The tax shelters enabled high-income taxpayers to claim inflated charitable contribution deductions in connection with the purported donation of a conservation easement over land. The shelters’ operators created an LLC and then acquired land, or an entity that owned land. The promoters then sold units in funds operated by the LLCs to high-income clients. In exchange for those purchases, those clients were supplied with documentation and tax forms purporting to justify deductions in amounts as much as 4.5 times the amount the clients paid for their units.

Lenz admitted that he knew the tax shelters did not entitle him to a deduction but nonetheless purchased units for himself for tax years 2018 and 2019. He claimed false charitable deductions of some $100,000 for each of those years.

He faces a maximum of three years in prison for filing a false return, as well as supervised release, restitution and monetary penalties.


Las Vegas: Restaurateur Raul Gil, 63, has pleaded guilty to tax evasion.

He owned and operated three Casa Don Juan restaurants and from 2014 through 2018 directed his bookkeeper to prepare books and records that underreported cash sales at the restaurants by some $5.1 million. Gil then provided the false records to his tax preparer, who annually prepared the Casa Don Juan corporate returns and Gil’s individual returns. As a result, the corporate returns were false for each of these years.

Because the restaurant profits flowed through to Gil personally, his individual income tax returns for these years were false as well. Finally, because Gil directed the three restaurants to underreport their total sales, the Nevada sales tax returns for the restaurants also were false during these years.

In July 2018, the IRS initiated an audit of Gil. During the audit, he instructed his accountant to provide to the IRS false P&Ls that matched the figures reported on the returns. He also told his bookkeeper to provide to the IRS false daily cash and sales reports purportedly printed from the restaurants’ point-of-sale systems. Gil falsely stated to the revenue agent conducting the audit and later to IRS agents that the cash reports and point-of-sale records were accurate.

He caused a federal tax loss totaling some $1.6 million.

Sentencing is Nov. 10, when he will face a maximum of five years in prison for tax evasion; he also faces supervised release, restitution and monetary penalties. 

Fort Lauderdale, Florida: Tax preparer Guy Telfort has been sentenced to a year and a day in prison for criminal contempt for continuing to prepare and file federal returns in violation of a court order.

Telfort previously owned and operated the prep business Tax Houses and Accounting Services. From about January 2015 through April 2019, he and his employees prepared and filed returns for clients. To inflate federal refunds for clients, some of these returns reported false items, including fictitious business income and losses and mileage deductions.

In April 2019, a federal court entered an injunction against Telfort, permanently barring him from preparing federal tax returns for others.

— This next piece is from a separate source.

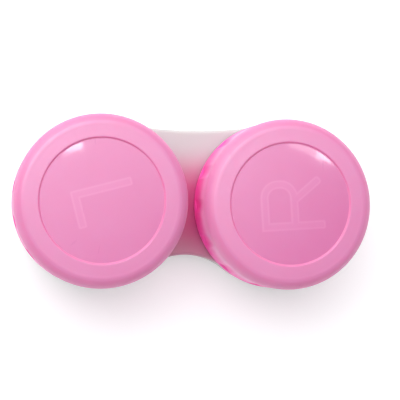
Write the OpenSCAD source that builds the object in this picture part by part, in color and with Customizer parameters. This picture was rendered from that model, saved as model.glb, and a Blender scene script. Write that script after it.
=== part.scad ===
// Contact lens case: two threaded wells joined by a bridge, each closed by a screw cap with a seal disc.
// The origin is the centre of the footprint, on the table. +X runs from the left well to the right well.

/* [Layout] */
// Distance between the axes of the two wells
well_spacing = 32.1; // [31.6:0.1:34]
// Height of the deck's top, which the caps close down to
deck_top = 4.8; // [4.6:0.1:5.2]

/* [Well] */
// Inner radius of a well
well_r = 11.1; // [10.8:0.1:11.2]
// Outer radius of the neck, at the root of its thread
neck_r = 12.3; // [12.2:0.1:12.4]
// Height of the neck's rim above the deck
neck_h = 9.1; // [8.9:0.1:9.1]
// Height of a well's inside bottom above the table
floor_z = 1.4; // [1.3:0.1:1.8]
// Thickness of a well's bowl
bowl_t = 1.2; // [1:0.1:1.2]

/* [Deck] */
// Radius of the collar that the deck forms under each cap
collar_r = 14.5; // [14.2:0.1:14.7]
// Half-width of the bridge at its waist, on the nearly straight side
waist_back = 13.1; // [12.6:0.1:13.4]
// Half-width of the bridge at its waist, on the scooped side
waist_front = 9.1; // [8:0.1:10]
// Thickness of the deck and of the skirt round its edge
plate_t = 1.3; // [1:0.1:1.5]

/* [Cap] */
// Radius of a cap at its foot
cap_r = 14.8; // [14.7:0.1:15]
// Height of a cap
cap_h = 11; // [10.9:0.1:11.3]
// How much narrower the cap's wall is at the top, from draft
cap_draft = 0.15; // [0:0.05:0.3]
// Radius of the round along the cap's top edge
cap_round = 2.1; // [1.6:0.1:2.2]
// Inner radius of the cap's skirt, at the root of its thread
bore_r = 13.4; // [13.35:0.05:13.5]
// Radius of the recessed disc on top
disc_r = 10.48; // [9.8:0.02:10.8]
// Depth of the disc's edge below the ring round it
disc_depth = 0.3; // [0.3:0.05:0.5]
// Rise of the disc from its edge to its middle
disc_dome = 0.2; // [0.1:0.05:0.2]
// Number of grip flutes round the wall
flutes = 15; // [10:1:18]
// Depth of a grip flute
flute_depth = 0.35; // [0.2:0.05:0.4]

/* [Thread] */
// Rise of the thread in one turn
lead = 3; // [2.9:0.1:3.2]
// Radial height of a thread ridge
ridge_h = 0.8; // [0.6:0.05:0.8]
// Axial width of a ridge where it meets its wall
ridge_root = 1.4; // [1.2:0.1:1.5]
// Axial width of a ridge at its crest
ridge_crest = 0.7; // [0.5:0.1:0.8]
// Turns of ridge on the neck
neck_turns = 1.25; // [1:0.05:1.25]
// Turns of ridge in the cap
cap_turns = 1; // [0.75:0.05:1]

/* [Seal] */
// Thickness of the seal disc
seal_t = 0.8; // [0.6:0.1:0.8]
// Radius of the seal disc
seal_r = 13; // [12.8:0.1:13.1]

/* [Letters] */
// Width of the letters' strokes
stroke = 1.15; // [1.1:0.05:1.5]
// How far the letters stand up from the disc
letter_h = 0.08; // [0.06:0.02:0.08]

/* [Hidden] */
$fn = 96;

dome_fn = 1440;          // segments of the dome's large circle, which uses a narrow arc of it
cut = 1;                 // overshoot of a cutting shape
play = 0.3;              // gap between a cap's foot and its collar
seat = 0.05;             // gap on each side of a seal disc
embed = 0.3;             // depth to which a shape is sunk into the one that carries it
rim_round = 0.35;        // radius along the rim of a neck

cap_z = deck_top + play;
rim_z = deck_top + neck_h;
neck_top = rim_z - rim_round;                // height at which the neck's rim starts to round over
seal_z = rim_z + seat;
roof_z = seal_z + seal_t + seat - cap_z;     // underside of a cap's top, above the cap's foot

bowl_z = 4.8;            // height at which a well's bowl meets its straight wall
bowl_r = (pow(well_r, 2) + pow(bowl_z - floor_z, 2)) / (2 * (bowl_z - floor_z));
crossing = 0.05;         // how far the bridge's arcs dip inside the collars before they end

cap_top_r = cap_r - cap_draft;
lip_round = 0.2;         // radius of the lip round the disc
dome_r = (pow(disc_r, 2) + pow(disc_dome, 2)) / (2 * disc_dome);
disc_edge_z = cap_h - disc_depth;

flute_r = 3.4;           // radius of the cylinder that cuts a flute
flute_ledge = 0.9;       // height of the plain band below the flutes
flute_top = cap_h - 2.5;
flute_turn = 2.5;        // where the left cap's flutes start, in degrees
flute_turn_right = 14;   // where the right cap's flutes start, in degrees

bead_r = 0.5;            // section radius of the bead that keeps a seal disc in its cap
bead_z = seal_z - cap_z - bead_r - 0.15;     // height of that bead above the cap's foot
plug_out = 10.8;         // outer radius of a seal's plug lip
plug_in = 9.8;           // inner radius of a seal's plug lip
plug_h = 0.8;            // depth of a seal's plug lip

neck_ridge_z = 7;        // height at which a neck's ridge starts
cap_ridge_start = 156;   // angle at which a cap's ridge starts, in degrees
ridge_step = 7.5;        // degrees between the sections of a ridge
run_out = 22.5;          // degrees over which a ridge's ends fade away

left_x = -well_spacing / 2;
right_x = well_spacing / 2;

// Radius of an arc that bounds the bridge: it passes y from the middle and runs smoothly onto both collars
function side_arc(y) =
    let (r = collar_r - crossing) (pow(right_x, 2) + pow(y, 2) - pow(r, 2)) / (2 * (r - y));
// Share of a ridge's full height at angle a of a ridge that spans the given angle
function fade(a, span) = min(1, a / run_out, (span - a) / run_out);

// A helical ridge that climbs lead in each turn, from height z0 at angle a0.
// Its wide side is at root_r and its crest stands dir * ridge_h from there: outwards at 1, inwards at -1.
module ridge(root_r, dir, z0, a0, turns) {
    span = 360 * turns;
    steps = round(span / ridge_step);
    wide = ridge_root / 2;
    narrow = ridge_crest / 2;
    sections = [for (i = [0:steps])
        let (a = span * i / steps,
             z = z0 + lead * a / 360,
             back = root_r - dir * embed,
             crest = root_r + dir * (ridge_h * fade(a, span) - embed / 2 * (1 - fade(a, span))))
        [[back, z - wide], [crest, z - narrow], [crest, z + narrow], [back, z + wide]]];
    points = [for (i = [0:steps], p = sections[i])
        let (a = a0 + span * i / steps)
        [p[0] * cos(a), p[0] * sin(a), p[1]]];
    sides = [for (i = [0:steps - 1], k = [0:3])
        let (j = (k + 1) % 4, at = 4 * i)
        each [[at + k, at + j, at + 4 + j], [at + k, at + 4 + j, at + 4 + k]]];
    ends = [[3, 2, 1, 0], [for (k = [0:3]) 4 * steps + k]];
    faces = concat(sides, ends);
    // the order of a section's points turns over with dir, so the faces turn over too
    polyhedron(points, dir < 0 ? [for (f = faces) [for (k = [len(f) - 1:-1:0]) f[k]]] : faces);
}

// The space inside a bowl that is drawn out by extra, up to where the straight wall starts
module bowl_2d(extra) {
    intersection() {
        square([neck_r, bowl_z]);
        translate([0, floor_z + bowl_r]) circle(bowl_r + extra, $fn = 360);
    }
}

// A half section of one well: a bowl under a straight neck
module well_2d() {
    difference() {
        union() {
            bowl_2d(bowl_t);
            translate([0, deck_top - plate_t]) square([neck_r, neck_top - deck_top + plate_t]);
            translate([0, neck_top - cut]) square([neck_r - rim_round, cut + rim_round]);
            translate([neck_r - rim_round, neck_top]) intersection() {
                circle(rim_round, $fn = 32);
                square(rim_round);
            }
        }
        translate([0, bowl_z]) square([well_r, rim_z]);
        bowl_2d(0);
    }
}

// One side of the bridge, drawn in by inset: waist is the half-width at the middle, side is 1 or -1
module bridge_side_2d(waist, side, inset) {
    arc = side_arc(waist);
    half = right_x * (arc + inset) / (arc + collar_r);
    difference() {
        translate([-half, min(0, side * collar_r)]) square([2 * half, collar_r]);
        translate([0, side * (waist + arc)]) circle(arc + inset, $fn = 360);
    }
}

// The outline of the deck seen from above, drawn in by inset
module deck_2d(inset) {
    for (x = [left_x, right_x]) translate([x, 0]) circle(collar_r - inset);
    bridge_side_2d(waist_back, 1, inset);
    bridge_side_2d(waist_front, -1, inset);
}

module deck() {
    translate([0, 0, deck_top - plate_t]) linear_extrude(plate_t) difference() {
        deck_2d(0);
        for (x = [left_x, right_x]) translate([x, 0]) circle((well_r + neck_r) / 2);
    }
}

// The skirt hangs from the deck's edge down to the table
module skirt() {
    linear_extrude(deck_top - plate_t / 2) difference() {
        deck_2d(0);
        deck_2d(plate_t);
    }
}

module case_body() {
    color("white") {
        for (x = [left_x, right_x])
            translate([x, 0, 0]) {
                rotate_extrude() well_2d();
                ridge(neck_r, 1, neck_ridge_z, 0, neck_turns);
            }
        deck();
        skirt();
    }
}

// A half section of the cap's solid shape, before it is hollowed
module cap_outer_2d() {
    polygon([[0, 0], [cap_r, 0], [cap_top_r, cap_h - cap_round], [0, cap_h - cap_round]]);
    translate([0, cap_h - cap_round - cut]) square([cap_top_r - cap_round, cap_round + cut]);
    translate([cap_top_r - cap_round, cap_h - cap_round]) circle(cap_round);
}

// A half section of the space above the disc
module disc_recess_2d() {
    difference() {
        union() {
            translate([0, disc_edge_z - cut]) square([disc_r, disc_depth + 2 * cut]);
            // the lip opens out round a small radius
            difference() {
                translate([disc_r - cut, cap_h - lip_round]) square([lip_round + cut, lip_round + cut]);
                translate([disc_r + lip_round, cap_h - lip_round]) circle(lip_round, $fn = 32);
            }
        }
        translate([0, disc_edge_z + disc_dome - dome_r]) circle(dome_r, $fn = dome_fn);
    }
}

module cap_hollow_2d() {
    difference() {
        translate([0, -cut]) square([bore_r, roof_z + cut]);
        translate([bore_r, bead_z]) circle(bead_r, $fn = 32);
    }
}

module cap_shell() {
    rotate_extrude()
        intersection() {
            difference() {
                cap_outer_2d();
                disc_recess_2d();
                cap_hollow_2d();
            }
            square([cap_r, cap_h]);
        }
}

// A letter's outline, raised from the disc and curved as the disc is
module raised() {
    intersection() {
        translate([0, 0, disc_edge_z - embed]) linear_extrude(cut + letter_h) children();
        rotate_extrude()
            intersection() {
                square([disc_r, cap_h + cut]);
                translate([0, disc_edge_z + disc_dome - dome_r]) circle(dome_r + letter_h, $fn = dome_fn);
            }
    }
}

module letter_l() {
    square([stroke, 10.2]);
    square([6.1, stroke]);
}

module round_box(w, h, r) {
    square([w - r, h]);
    translate([0, r]) square([w, h - 2 * r]);
    for (y = [r, h - r]) translate([w - r, y]) circle(r, $fn = 48);
}

module letter_r() {
    bowl_w = 8.3;
    bowl_h = 6.3;
    bowl_y = 4.6;
    bowl_round = 2.9;
    square([stroke, bowl_y + bowl_h]);
    translate([0, bowl_y]) difference() {
        round_box(bowl_w, bowl_h, bowl_round);
        translate([stroke, stroke])
            round_box(bowl_w - 2 * stroke, bowl_h - 2 * stroke, bowl_round - stroke);
    }
    // the leg runs from under the bowl down to the right
    translate([4.9, 5.2]) rotate(-53) translate([0, -stroke / 2]) square([5.8, stroke]);
}

// The whole cap at its well, with flutes from angle turn and a letter drawn by the children
module cap(x, turn) {
    translate([x, 0, cap_z]) {
        difference() {
            cap_shell();
            for (i = [0:flutes - 1])
                rotate(turn + i * 360 / flutes)
                    translate([cap_r + flute_r - flute_depth, 0, flute_ledge])
                        cylinder(r = flute_r, h = flute_top - flute_ledge);
        }
        ridge(bore_r, -1, neck_ridge_z - lead / 2 + lead * cap_ridge_start / 360 - cap_z,
              cap_ridge_start, cap_turns);
        raised() children();
    }
}

module left_cap() {
    color("hotpink") cap(left_x, flute_turn)
        translate([-5.3, 1.2]) rotate(-74.7) letter_l();
}

module right_cap() {
    color("hotpink") cap(right_x, flute_turn_right)
        translate([6.05, -3.95]) rotate(94) letter_r();
}

// A soft disc with a lip that plugs the mouth of its well
module seal(x) {
    color("gainsboro") translate([x, 0, seal_z]) {
        cylinder(r = seal_r, h = seal_t);
        translate([0, 0, -plug_h]) difference() {
            cylinder(r = plug_out, h = plug_h + embed);
            translate([0, 0, -cut]) cylinder(r = plug_in, h = plug_h + 2 * cut);
        }
    }
}

module left_seal() {
    seal(left_x);
}

module right_seal() {
    seal(right_x);
}

case_body();
left_cap();
right_cap();
left_seal();
right_seal();
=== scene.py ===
"""Contact lens case: the looks of its three mouldings and two seal discs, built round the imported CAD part.

Lengths in this file are in millimetres, unless they are multiplied by MM, which makes them metres.
"""

import math

import bpy
import numpy as np
from mathutils import Matrix, Vector
from mathutils.geometry import delaunay_2d_cdt


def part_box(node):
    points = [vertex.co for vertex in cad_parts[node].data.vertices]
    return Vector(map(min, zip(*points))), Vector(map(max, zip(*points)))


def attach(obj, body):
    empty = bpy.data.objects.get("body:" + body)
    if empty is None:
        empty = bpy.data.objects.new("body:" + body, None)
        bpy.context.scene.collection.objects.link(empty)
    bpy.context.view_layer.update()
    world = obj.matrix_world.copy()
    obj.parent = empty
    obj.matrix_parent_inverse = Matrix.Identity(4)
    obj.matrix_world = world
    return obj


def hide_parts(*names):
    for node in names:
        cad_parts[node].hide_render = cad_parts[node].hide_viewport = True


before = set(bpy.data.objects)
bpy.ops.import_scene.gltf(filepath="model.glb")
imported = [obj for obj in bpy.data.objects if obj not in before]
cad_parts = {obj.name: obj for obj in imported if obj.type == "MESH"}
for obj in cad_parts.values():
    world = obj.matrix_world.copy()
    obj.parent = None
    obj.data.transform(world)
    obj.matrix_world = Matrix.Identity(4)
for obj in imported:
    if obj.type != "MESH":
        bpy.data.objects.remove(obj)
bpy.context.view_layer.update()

MM = 0.001

# The case
COLLAR_R = 14.5
WAIST_BACK = 13.1
WAIST_FRONT = 9.1
PLATE_T = 1.3
DECK_TOP = 4.8
DECK_ROUND = 0.5
FOOT_ROUND = 0.3
UNDER_ROUND = 0.2
NECK_FILLET = 0.25
WELL_R = 11.1
NECK_R = 12.3
RIM_ROUND = 0.35
FLOOR_Z = 1.4
BOWL_Z = 4.8
BOWL_T = 1.2
WELL_RIM_ROUND = 0.25
BOWL_BLEND = 0.2  # how far the bowl's edge stays in from the well's wall, and the wall's foot above it
SEAM = 0.1  # width of the flat strip that joins an edge's round to the deck

# The caps
CAP_DRAFT = 0.15
CAP_ROUND = 2.1
CAP_FOOT_ROUND = 0.15
ROOF_ROUND = 0.2
RING_FALL = 0.14
RING_MARGIN = 1.3  # how far inside the wall the ring's plastic ends
BORE_R = 13.4
DISC_R = 10.48
DISC_DEPTH = 0.22
DISC_DOME = 0.2
LIP_ROUND = 0.17
FLUTES = 15
FLUTE_R = 3.4
FLUTE_DEPTH = 0.35
FLUTE_LEDGE = 0.9
FLUTE_TOP = 2.5
FLUTE_SOFT = 0.03
FLUTE_FOOT_FADE = 0.25
FLUTE_TOP_FADE = 0.6
BEAD_R = 0.5
BEAD_GAP = 0.15
SEAT = 0.05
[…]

In 2020 and 2021, he continued to prepare and file returns for clients, working out of an Oakland Park, Florida, pawn shop. Telfort charged clients as much as $1,000 for each return filed with the IRS. Some of these returns reported false medical and dental expenses and charitable contributions, as well as fictitious businesses. Telfort also used PTINs belonging to other tax preparers.

Telfort, who previously pleaded guilty, prepared nearly 1,200 returns in violation of the injunction.

He was also sentenced to three years of supervised release and ordered to pay $762,338.88 in restitution to the United States.

San Antonio: Office manager and bookkeeper Alicia Henderson has been sentenced to 33 months in prison for financial and tax fraud.

She worked for a nonprofit corporation that provided services for the San Antonio Downtown Public Improvement District. Between July 2014 and November 2017, Henderson forged or wrote to herself 118 checks drawn on the nonprofit’s bank account and deposited the funds into her personal bank account. She used the stolen money, totaling $291,385.23, for her own benefit but did not report the embezzled funds on her federal tax forms. Henderson owed $64,719 in taxes for 2014 to 2016.

Henderson, who pleaded guilty in 2020, was also ordered to pay $356,104.23 in restitution.